Christine O'Donnell takes to airwaves with 30-minute commercial

Delaware Senate candidate Christine O'Donnell (R) will air a 30-minute commercial on the eve of the election and repeat the message Election Day.

The ad will air on a Delaware cable station Monday and Tuesday, at 10 a.m. and 3 p.m.

The video can be seen here.

Meanwhile, Vice President Joe Biden heads to Delaware on Monday evening to hold a rally for Democratic candidates. He is scheduled to vote in his home state Tuesday morning. O'Donnell is challenging Democrat Chris Coons for Biden's old seat.

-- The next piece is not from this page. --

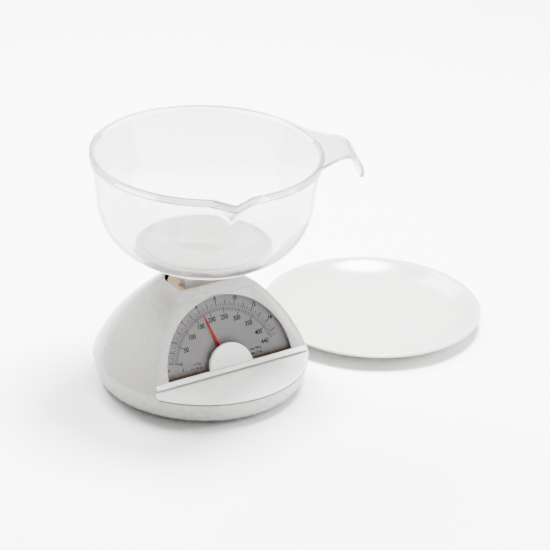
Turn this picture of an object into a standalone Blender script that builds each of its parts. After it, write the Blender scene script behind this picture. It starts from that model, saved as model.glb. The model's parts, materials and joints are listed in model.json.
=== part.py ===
"""Small mechanical kitchen scale: white housing with a slanted half-round dial, a clear pouring
bowl on the platform and a shallow dish beside it.

Metres, +Z up. The origin lies on the table, under the middle of the whole set. The dial faces -Y.
Everything of the scale hangs on the empty "scale_axis", everything of the dish on "dish_axis".
"""

import math

import bmesh
import bpy
from mathutils import Matrix, Vector

# ---------------------------------------------------------------- driving dimensions (metres)
GAP = 0.0003                  # between pieces that touch
PIN_PLAY = 0.00015            # radial clearance of a pin in its hole
PEG_OVERLAP = 0.0008          # how far joined shapes reach into each other

# Housing
WAIST_RADIUS = 0.0739
WAIST_HEIGHT = 0.020
HULL_BOTTOM = 0.0015          # height of the housing's lower edge
HULL_TUCK = 0.0099            # how much narrower than the waist the lower edge is
HULL_FIRST_BEND = 0.0045      # height over which the lower edge rounds up
TOP_HEIGHT = 0.076
OPENING_HALF_X = 0.0235       # the mouth in the top that the platform post passes
OPENING_HALF_Y = 0.009
TOP_WALL = 0.0016
WALL = 0.0022
DOME_LINEAR_SHARE = 0.44      # how soon the dome draws in above the waist
CREASE_ANGLE = math.radians(165)
SHELF_HEIGHT = 0.0175         # step in front that carries the apron

# Dial panel
DIAL_SLANT = math.radians(63.9)      # from the horizontal
DIAL_CENTRE_Y = -0.0385
DIAL_CENTRE_Z = 0.0255
PANEL_TOP_HEIGHT = 0.0718
PANEL_TOP_HALF = 0.0333
PANEL_SIDE_LINEAR = 0.15
FRONT_WALL = 0.0038
PANEL_MARGIN = 0.0016         # rim of the housing left round the bezel
BEZEL_SINK = 0.0006           # the bezel lies this deep in the housing's face
BEZEL_THICK = 0.0014
BEZEL_BOTTOM = -0.0022        # lowest line of the bezel, measured up the dial's slope
LEDGE_HEIGHT = 0.0034
LEDGE_PROUD = 0.0028
WINDOW_RADIUS = 0.0499
LENS_RADIUS = 0.0503
LENS_THICK = 0.0008
HUB_COVER_RADIUS = 0.0169
HUB_COVER_PROUD = 0.0014
POINTER_DEPTH = 0.0037        # of the pointer's front face below the housing's face
POINTER_THICK = 0.0004
POINTER_LENGTH = 0.0400
POINTER_BASE_HALF = 0.0013
POINTER_TIP_HALF = 0.0003
POINTER_HUB_RADIUS = 0.0032
POINTER_TAIL = 0.0070
POINTER_REST = math.radians(105)     # from the dial's right-hand side, counter-clockwise
POINTER_EMPTY = math.radians(163.5)
POINTER_FULL = math.radians(18.2)
PLATE_DEPTH = 0.0050
PLATE_THICK = 0.0006
PLATE_RADIUS = 0.0515
PLATE_DROP = 0.0040           # how far the dial plate reaches below its centre

# Apron in front of the dial
APRON_BACK_TOP = 0.0232
APRON_FRONT_TOP = 0.0203
APRON_SKIN = 0.0020

# Base
BASE_BOTTOM = 0.0017
BASE_THICK = 0.0022
FOOT_RADIUS = 0.0060
FOOT_CIRCLE = 0.0480
FOOT_SEAT = 0.0010
BOSS_RADIUS = 0.0036
BOSS_SPOTS = ((0.0440, 0.0330), (0.0510, -0.0180))   # right-hand pair, mirrored to the left
SCREW_RADIUS = 0.0014
SCREW_HEAD_RADIUS = 0.0027
SCREW_HEAD_HEIGHT = 0.0013
SCREW_LENGTH = 0.0100
PILOT_PLAY = 0.0002

# Lever mechanism
PIVOT_Y = 0.0340
LOWER_PIVOT_Z = 0.0180
UPPER_PIVOT_Z = 0.0500
LEVER_LENGTH = 0.0340
PIN_RADIUS = 0.0012
ARM_HALF_HEIGHT = 0.0032
SHEET = 0.0020                # thickness of arms, legs and cheeks
LEG_X = 0.0150                # middle of the post's legs
ARM_X = 0.0180
CHEEK_X = 0.0230
FRAME_FLOOR_BOTTOM = 0.0063
FRAME_FLOOR_HALF_X = 0.0245
FRAME_FRONT_Y = -0.0415
FRAME_REAR_Y = 0.0580
FRAME_SCREW_X = 0.0190
FRAME_SCREW_INSET = 0.0050
CRANK_X = 0.0094
CRANK_THICK = 0.0020
CRANK_HALF_WIDTH = 0.0022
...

“With Christine surging in the polls and her opponent desperately calling in the Vice-President, the O’Donnell campaign is taking its case straight to the voters by airing a half-hour video feature," O'Donnell campaign manager Doug Sachtleben said of the commercial.

A Monmouth University poll, out Friday, had Coons leading O'Donnell by 10 points, 51 percent to 41 percent.


Manchin counters Palin effort with Bill Clinton visit

West Virginia Gov. Joe Manchin is countering his GOP opponent's visit from Sarah Palin with one from former President Bill Clinton.

Manchin's campaign announced the visit on Saturday, the same day the former Alaska Governor will rally with Republican businesman John Raese.

Clinton will headline a rally for Manchin the day before Election Day. It will be the second campaign visit Clinton has made for Manchin, who has worked to distance himself from the president and the Democratic leadership in Washington.

The popular governor is in a surprisngly tight race with Raese, who has hammered him in campaign ads as a rubberstamp for President Obama and Washington Democrats.

The latest Rasmussen poll in the race puts Manchin ahead by just three.

"The Governor is honored that his friend President Bill Clinton will join him again on the campaign trail,” said Manchin campaign spokeswoman Lara Ramsburg in a statement. “President Clinton connects with West Virginians, and this is truly a great way to ramp up the campaign heading into Election Day. We invite all West Virginians to join us.”